つまり、周囲のものに対して不満を抱くのではなく、自分自身に不満を抱くようにするのです。自分自身の能力の欠点に不満を抱き、反省するのです。そして、自分を見つめた上で、自分自身を向上させることに努めるのです。自分に現在与えられた環境の中で、自分の身を正しくするのです。そのような気持ちを抱くことができれば、自分の周囲の人や環境を、責めたり恨んだりすることはなくなるはずです。天や人への憎悪の感情も消えるはずです。そして、天や人に対する、不満の気持ちもないということであり、それはつまり、満足したということです。自分自身に対しては、確かに、不満の気持ちがあります。
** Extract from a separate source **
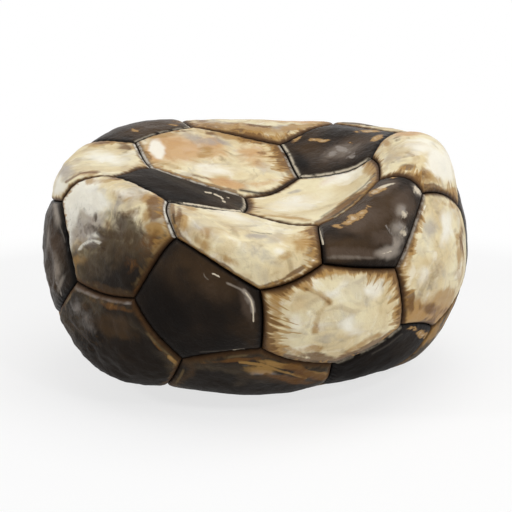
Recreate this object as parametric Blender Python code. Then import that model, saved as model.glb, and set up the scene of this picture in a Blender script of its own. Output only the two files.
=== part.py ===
# Deflated football: a hand-sewn ball of 12 black and 20 white leather panels that has lost its air.
# It has settled on the floor, its top has caved in and its sides have slumped and buckled.
# Every panel is a leather sheet with its edges turned inwards, as they are for sewing, so that
# neighbours meet wall to wall along each seam. Under them lies the slack rubber bladder, and the
# rubber valve sits in a hole through the middle of one white panel at the back.
# Metres, +Z up, with the origin on the floor under the middle of the ball.

import math

import bmesh
import bpy
import numpy as np
from mathutils import Matrix, Vector

# Half section of the sunken ball, from the middle of the dent, over the rim and round to the floor
DENT_HEIGHT = 0.120
CREST_RADIUS = 0.071
CREST_HEIGHT = 0.127
SHOULDER_RADIUS = 0.111
SHOULDER_HEIGHT = 0.113
GIRTH_RADIUS = 0.118
GIRTH_HEIGHT = 0.059
HEEL_RADIUS = 0.096
HEEL_HEIGHT = 0.014
FOOT_RADIUS = 0.070
FOOT_DEPTH = 0.003
SOLE_RADIUS = 0.036
SOLE_DEPTH = 0.010
BELLY_DEPTH = 0.012
FLOOR_SOFTNESS = 0.003  # how gradually the underside flattens on the floor

# How the ball was lying when it sank: turn, lean and spin of its top panel
BALL_TURN = math.radians(-133)
BALL_LEAN = math.radians(34)
BALL_SPIN = math.radians(31)
PUSH_SPREAD = math.radians(22)  # how far from a panel's middle its push is still felt

# Leather, seams, bladder and valve
LEATHER_THICKNESS = 0.0022
PANEL_CROWN = 0.0016  # how far a panel's middle bulges above its seams
SEAM_GAP = 0.0004  # between the walls of two neighbours
SEAM_DEPTH = 0.0020  # how deep the groove between two panels is
HEM_DEPTH = 0.0060  # how far the turned-in edges reach below the surface
BLADDER_DEPTH = 0.0092
BLADDER_THICKNESS = 0.0009
VALVE_RADIUS = 0.0036
VALVE_CLEARANCE = 0.0004
VALVE_RECESS = 0.0004  # the valve's face lies this much below the leather
VALVE_FLANGE_RADIUS = 0.0090
VALVE_FLANGE_THICKNESS = 0.0018
VALVE_TAIL = 0.0045  # how far the valve's tail reaches inside the bladder
NEEDLE_RADIUS = 0.0008
NEEDLE_DEPTH = 0.0085
VALVE_CHAMFER = 0.0004

# Where a panel's rings of points lie, as shares of the way from its middle to its seams, and how
# many steps each has along one side of the panel. A ring has as many as the one inside it, or one more.
PANEL_RINGS = ((0.30, 1), (0.58, 2), (0.80, 3), (0.93, 4), (1.0, 4))
BLADDER_RING_COUNT = 2  # evenly spaced, with one more step to a side in each
ROUND_STEPS = 24
NORMAL_STEP = 0.06  # radians, how far apart the slope of the surface is read
BLADDER_NORMAL_STEP = 0.32  # the slack bladder follows only the broad shape

# The panels, each with the points of the icosahedron that it belongs to (one for a black pentagon,
# three for a white hexagon) and the millimetres that it was pushed to the right, back and up.
# T is the ball's own top, B its bottom, and R0 to R4 and L0 to L4 are the rings of five between.
PANELS = {
    "black_dent_front_left": ("T", (-2, -3, -5)),
    "black_front": ("R0", (5, 3, 13)),
    "black_front_right_rim": ("R1", (-12, 0, -6)),
    "black_top_rear_right": ("R2", (5, -3, -3)),
    "black_top_rear_left": ("R3", (-4, -7, 4)),
    "black_left": ("R4", (0, 2, 7)),
    "black_low_front_right": ("L0", (3, 7, 10)),
    "black_right": ("L1", (1, -4, -4)),
    "black_rear": ("L2", (0, 0, 0)),
    "black_low_rear_left": ("L3", (0, 0, 0)),
    "black_low_front_left": ("L4", (-2, 9, 20)),
    "black_underside": ("B", (0, 0, 0)),
    "white_front_lip": ("T R0 R1", (-6, -3, -16)),
    "white_dent_ramp": ("T R1 R2", (15, -4, -20)),
    "white_dent_middle": ("T R2 R3", (0, -3, -4)),
    "white_rim_left": ("T R3 R4", (3, -5, -10)),
    "white_front_left_hump": ("T R4 R0", (13, 9, 4)),
    "white_front_right": ("R0 L0 R1", (-1, 5, -11)),
    "white_rim_right": ("R1 L1 R2", (-12, 2, 10)),
    "white_rim_rear": ("R2 L2 R3", (-3, -13, 0)),
    "white_rear_left": ("R3 L3 R4", (12, 0, 7)),
    "white_low_left": ("R4 L4 R0", (1, -4, -14)),
    "white_right_front": ("L0 L1 R1", (-5, 2, 6)),
    "white_rear_right_top": ("L1 L2 R2", (0, 0, 0)),
    "white_rear_left_mid": ("L2 L3 R3", (0, 0, 0)),
    "white_low_left_side": ("L3 L4 R4", (0, 0, 0)),
    "white_low_front": ("L4 L0 R0", (-2, 12, -2)),
    "white_low_right": ("B L1 L0", (0, 0, 0)),
    "white_low_rear_right": ("B L2 L1", (0, 0, 0)),
    "white_low_rear": ("B L3 L2", (0, 0, 0)),
    "white_underside_left": ("B L4 L3", (0, 0, 0)),
    "white_underside_front": ("B L0 L4", (0, 0, 0)),
}
VALVE_PANEL = "white_rear_left_mid"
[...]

自分という人間に対しては、課題と反省点とが残っているものです。しかし、自分の周囲の環境に対しては、不満の気持ちは、ないのです。一つの悟りを開いたのです。「よし、これからは、自分の今の状況の中で、自分の力を尽くすのだ」という考えに変化したわけです。周囲の環境を変えるよりも、自分を変えようということです。周りに文句を言っていても仕方がないのです。それよりも、自分を向上させることに力を費やすのです。
それはまた、楽しみでもあるのです。楽しんで、自分を向上させなさい、ということです。憎悪と怒りの感情で、必死に自分自身を鍛える、というような努力では本物ではないのです。憎悪の感情で自分を鍛えているようでは、まだ、依存心が多く残っています。「環境は悪くはない、自分が悪い」と、口では言いながら、心では環境を恨んでいます。そのような心では、まだ小人の心持ちです。君子の心は、常に晴れているのです。憎悪の気持ちで努力する心は、曇りか雨の心です。ただ努力さえすれば、それで人間の向上があると考えるのも、素人の考えだということです。憎悪の気持ちで努力し続けていると、かえって悪い人間になりかねないのです。つまり、依存心の問題だというわけです。周囲に、見返りを要求するわけです。周囲のものから多くを得ようとしているのです。それでは、周囲の環境に不満を抱いていることと、大差はないのです。やはり、周囲の環境に不満を抱いているのです。
本当に正しい努力というものは、周囲に見返りを要求しない努力です。周囲から見返りを期待しない努力こそが、正しいのです。そしてまた、そのような努力を楽しむことができるようになれば本物です。環境や他人に憎悪や不満の気持ちを抱いているようでは、間違っているのです。環境を責めるのではなく、自分という人間を正すことに専念するのです。「周囲の環境さえ良くなれば、自分は幸せになれるのになあ」というような考えを改めることです。